[Records to use]
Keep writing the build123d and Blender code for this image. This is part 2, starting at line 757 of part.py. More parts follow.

...

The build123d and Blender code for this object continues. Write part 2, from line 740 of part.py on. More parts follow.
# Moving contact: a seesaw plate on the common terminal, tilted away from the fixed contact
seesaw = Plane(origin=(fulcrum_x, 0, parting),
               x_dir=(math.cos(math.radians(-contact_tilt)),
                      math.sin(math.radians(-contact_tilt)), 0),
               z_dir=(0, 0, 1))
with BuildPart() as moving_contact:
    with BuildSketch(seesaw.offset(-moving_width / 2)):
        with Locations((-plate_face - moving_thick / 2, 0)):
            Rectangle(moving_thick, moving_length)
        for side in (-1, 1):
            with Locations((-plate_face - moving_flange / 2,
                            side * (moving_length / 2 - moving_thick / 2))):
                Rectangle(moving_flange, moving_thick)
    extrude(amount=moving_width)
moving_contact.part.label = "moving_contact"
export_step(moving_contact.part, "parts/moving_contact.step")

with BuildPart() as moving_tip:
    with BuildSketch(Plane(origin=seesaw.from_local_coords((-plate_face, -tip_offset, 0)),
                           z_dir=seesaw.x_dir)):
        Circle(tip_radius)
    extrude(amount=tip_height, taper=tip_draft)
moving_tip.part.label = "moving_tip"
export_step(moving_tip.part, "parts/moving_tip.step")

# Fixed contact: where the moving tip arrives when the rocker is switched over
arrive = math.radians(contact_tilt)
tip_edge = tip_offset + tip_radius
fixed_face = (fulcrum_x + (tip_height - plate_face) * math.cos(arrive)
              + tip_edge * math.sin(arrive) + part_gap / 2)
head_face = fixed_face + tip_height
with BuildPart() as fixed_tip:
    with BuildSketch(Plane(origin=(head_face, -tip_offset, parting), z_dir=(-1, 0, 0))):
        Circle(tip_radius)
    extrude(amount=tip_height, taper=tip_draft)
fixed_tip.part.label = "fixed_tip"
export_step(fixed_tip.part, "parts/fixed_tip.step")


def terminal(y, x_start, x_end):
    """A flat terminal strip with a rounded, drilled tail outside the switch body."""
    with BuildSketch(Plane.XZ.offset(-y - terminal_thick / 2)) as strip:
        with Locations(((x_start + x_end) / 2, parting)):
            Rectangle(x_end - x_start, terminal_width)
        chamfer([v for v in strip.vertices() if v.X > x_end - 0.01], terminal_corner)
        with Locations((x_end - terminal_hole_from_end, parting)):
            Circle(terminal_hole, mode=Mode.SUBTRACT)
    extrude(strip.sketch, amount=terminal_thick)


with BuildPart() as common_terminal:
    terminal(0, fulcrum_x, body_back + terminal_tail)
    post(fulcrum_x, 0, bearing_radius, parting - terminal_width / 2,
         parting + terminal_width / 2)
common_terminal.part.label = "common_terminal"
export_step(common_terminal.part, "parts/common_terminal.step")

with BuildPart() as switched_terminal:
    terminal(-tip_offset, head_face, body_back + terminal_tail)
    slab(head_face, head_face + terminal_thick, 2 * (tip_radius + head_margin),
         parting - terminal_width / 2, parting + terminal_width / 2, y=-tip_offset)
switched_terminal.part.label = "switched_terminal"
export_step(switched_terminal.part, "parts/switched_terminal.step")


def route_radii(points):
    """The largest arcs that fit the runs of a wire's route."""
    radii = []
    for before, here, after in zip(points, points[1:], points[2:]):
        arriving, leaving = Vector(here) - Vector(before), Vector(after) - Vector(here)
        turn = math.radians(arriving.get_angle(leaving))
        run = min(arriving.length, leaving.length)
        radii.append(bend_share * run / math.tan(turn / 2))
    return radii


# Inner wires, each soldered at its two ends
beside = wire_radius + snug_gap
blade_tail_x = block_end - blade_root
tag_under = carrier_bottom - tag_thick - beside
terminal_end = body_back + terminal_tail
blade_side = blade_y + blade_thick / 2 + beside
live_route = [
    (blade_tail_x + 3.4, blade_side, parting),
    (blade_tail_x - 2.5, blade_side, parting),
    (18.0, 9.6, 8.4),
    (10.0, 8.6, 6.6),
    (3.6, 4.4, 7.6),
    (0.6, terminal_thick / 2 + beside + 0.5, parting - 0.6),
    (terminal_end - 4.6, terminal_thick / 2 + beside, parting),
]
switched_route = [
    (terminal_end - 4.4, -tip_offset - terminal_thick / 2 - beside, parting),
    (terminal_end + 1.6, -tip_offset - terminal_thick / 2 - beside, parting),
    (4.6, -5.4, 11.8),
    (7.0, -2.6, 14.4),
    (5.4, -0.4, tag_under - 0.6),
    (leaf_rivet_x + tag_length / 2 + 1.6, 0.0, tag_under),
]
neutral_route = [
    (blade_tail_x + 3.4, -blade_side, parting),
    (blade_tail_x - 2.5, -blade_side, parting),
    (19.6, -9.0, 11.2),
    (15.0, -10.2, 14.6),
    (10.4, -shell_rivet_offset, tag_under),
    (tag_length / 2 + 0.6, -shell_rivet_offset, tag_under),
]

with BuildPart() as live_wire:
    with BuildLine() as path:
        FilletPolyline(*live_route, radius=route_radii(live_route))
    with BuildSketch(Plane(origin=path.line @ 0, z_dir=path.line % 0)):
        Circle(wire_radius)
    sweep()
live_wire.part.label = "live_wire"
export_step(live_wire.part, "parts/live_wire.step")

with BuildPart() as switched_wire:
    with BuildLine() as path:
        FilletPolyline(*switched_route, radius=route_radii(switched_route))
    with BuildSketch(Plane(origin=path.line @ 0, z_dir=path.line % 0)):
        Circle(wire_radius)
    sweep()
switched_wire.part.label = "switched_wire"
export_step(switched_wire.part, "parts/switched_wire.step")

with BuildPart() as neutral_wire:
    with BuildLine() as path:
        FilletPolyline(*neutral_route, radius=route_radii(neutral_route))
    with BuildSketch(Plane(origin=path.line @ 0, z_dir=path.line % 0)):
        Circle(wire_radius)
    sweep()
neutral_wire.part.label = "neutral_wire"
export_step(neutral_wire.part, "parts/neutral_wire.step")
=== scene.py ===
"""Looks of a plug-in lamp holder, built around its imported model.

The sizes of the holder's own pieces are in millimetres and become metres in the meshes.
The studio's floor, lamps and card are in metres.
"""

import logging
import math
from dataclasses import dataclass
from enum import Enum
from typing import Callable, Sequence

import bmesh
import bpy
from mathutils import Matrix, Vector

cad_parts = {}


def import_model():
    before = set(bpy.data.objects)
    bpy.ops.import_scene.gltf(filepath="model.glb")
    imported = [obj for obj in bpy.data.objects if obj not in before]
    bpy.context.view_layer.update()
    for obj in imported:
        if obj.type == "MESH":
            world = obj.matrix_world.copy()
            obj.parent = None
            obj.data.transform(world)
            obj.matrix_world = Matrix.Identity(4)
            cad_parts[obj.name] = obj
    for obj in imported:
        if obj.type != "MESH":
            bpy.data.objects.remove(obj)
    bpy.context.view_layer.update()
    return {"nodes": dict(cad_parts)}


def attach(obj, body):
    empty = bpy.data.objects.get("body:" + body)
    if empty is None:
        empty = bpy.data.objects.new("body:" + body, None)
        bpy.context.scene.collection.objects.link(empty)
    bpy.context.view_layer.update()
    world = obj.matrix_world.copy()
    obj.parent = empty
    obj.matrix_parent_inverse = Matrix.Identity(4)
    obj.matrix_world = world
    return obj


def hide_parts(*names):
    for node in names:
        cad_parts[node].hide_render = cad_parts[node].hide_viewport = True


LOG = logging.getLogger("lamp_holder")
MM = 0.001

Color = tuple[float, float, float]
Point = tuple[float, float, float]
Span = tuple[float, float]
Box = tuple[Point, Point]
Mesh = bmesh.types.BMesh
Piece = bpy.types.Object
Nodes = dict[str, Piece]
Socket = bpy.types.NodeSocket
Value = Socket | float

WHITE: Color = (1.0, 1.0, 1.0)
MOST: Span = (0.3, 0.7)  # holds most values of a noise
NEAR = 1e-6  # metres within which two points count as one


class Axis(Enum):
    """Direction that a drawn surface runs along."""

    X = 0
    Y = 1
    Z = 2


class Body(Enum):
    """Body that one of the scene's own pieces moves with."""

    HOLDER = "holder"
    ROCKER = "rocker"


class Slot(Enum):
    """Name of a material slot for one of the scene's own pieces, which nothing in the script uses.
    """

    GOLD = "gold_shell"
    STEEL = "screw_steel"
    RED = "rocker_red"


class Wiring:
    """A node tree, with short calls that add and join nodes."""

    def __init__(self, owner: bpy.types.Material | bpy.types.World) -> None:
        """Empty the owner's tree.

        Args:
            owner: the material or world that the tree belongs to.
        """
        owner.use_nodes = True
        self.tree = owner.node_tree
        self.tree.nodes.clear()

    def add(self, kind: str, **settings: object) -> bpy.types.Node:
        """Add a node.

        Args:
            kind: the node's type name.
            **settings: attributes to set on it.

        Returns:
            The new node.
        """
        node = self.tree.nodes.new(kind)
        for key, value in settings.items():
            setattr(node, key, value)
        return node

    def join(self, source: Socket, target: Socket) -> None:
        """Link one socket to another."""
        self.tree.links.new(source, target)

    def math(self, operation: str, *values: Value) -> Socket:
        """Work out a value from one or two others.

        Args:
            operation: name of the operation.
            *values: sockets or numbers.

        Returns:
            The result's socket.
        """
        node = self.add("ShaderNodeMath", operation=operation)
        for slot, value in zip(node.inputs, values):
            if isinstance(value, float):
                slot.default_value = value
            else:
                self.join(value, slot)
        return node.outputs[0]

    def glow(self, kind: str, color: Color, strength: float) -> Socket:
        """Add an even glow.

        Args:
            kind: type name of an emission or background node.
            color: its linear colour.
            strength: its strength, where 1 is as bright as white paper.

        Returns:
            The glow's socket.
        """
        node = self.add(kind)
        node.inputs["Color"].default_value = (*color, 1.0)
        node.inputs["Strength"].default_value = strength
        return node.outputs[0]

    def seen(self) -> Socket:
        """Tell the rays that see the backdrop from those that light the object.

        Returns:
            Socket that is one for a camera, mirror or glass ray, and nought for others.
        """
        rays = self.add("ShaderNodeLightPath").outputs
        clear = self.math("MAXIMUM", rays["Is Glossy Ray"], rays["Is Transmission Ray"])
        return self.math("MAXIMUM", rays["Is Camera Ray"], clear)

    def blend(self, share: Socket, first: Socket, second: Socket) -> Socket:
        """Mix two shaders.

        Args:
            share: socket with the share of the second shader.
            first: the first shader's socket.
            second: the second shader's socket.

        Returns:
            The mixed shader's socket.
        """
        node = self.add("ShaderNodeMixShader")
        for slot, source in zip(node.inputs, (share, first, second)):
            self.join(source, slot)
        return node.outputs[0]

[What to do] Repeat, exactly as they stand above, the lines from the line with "bpy.context.scene.collection.objects.link(empty)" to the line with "self.tree.nodes.clear()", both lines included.

[Complete output]
        bpy.context.scene.collection.objects.link(empty)
    bpy.context.view_layer.update()
    world = obj.matrix_world.copy()
    obj.parent = empty
    obj.matrix_parent_inverse = Matrix.Identity(4)
    obj.matrix_world = world
    return obj


def hide_parts(*names):
    for node in names:
        cad_parts[node].hide_render = cad_parts[node].hide_viewport = True


LOG = logging.getLogger("lamp_holder")
MM = 0.001

Color = tuple[float, float, float]
Point = tuple[float, float, float]
Span = tuple[float, float]
Box = tuple[Point, Point]
Mesh = bmesh.types.BMesh
Piece = bpy.types.Object
Nodes = dict[str, Piece]
Socket = bpy.types.NodeSocket
Value = Socket | float

WHITE: Color = (1.0, 1.0, 1.0)
MOST: Span = (0.3, 0.7)  # holds most values of a noise
NEAR = 1e-6  # metres within which two points count as one


class Axis(Enum):
    """Direction that a drawn surface runs along."""

    X = 0
    Y = 1
    Z = 2


class Body(Enum):
    """Body that one of the scene's own pieces moves with."""

    HOLDER = "holder"
    ROCKER = "rocker"


class Slot(Enum):
    """Name of a material slot for one of the scene's own pieces, which nothing in the script uses.
    """

    GOLD = "gold_shell"
    STEEL = "screw_steel"
    RED = "rocker_red"


class Wiring:
    """A node tree, with short calls that add and join nodes."""

    def __init__(self, owner: bpy.types.Material | bpy.types.World) -> None:
        """Empty the owner's tree.

        Args:
            owner: the material or world that the tree belongs to.
        """
        owner.use_nodes = True
        self.tree = owner.node_tree
        self.tree.nodes.clear()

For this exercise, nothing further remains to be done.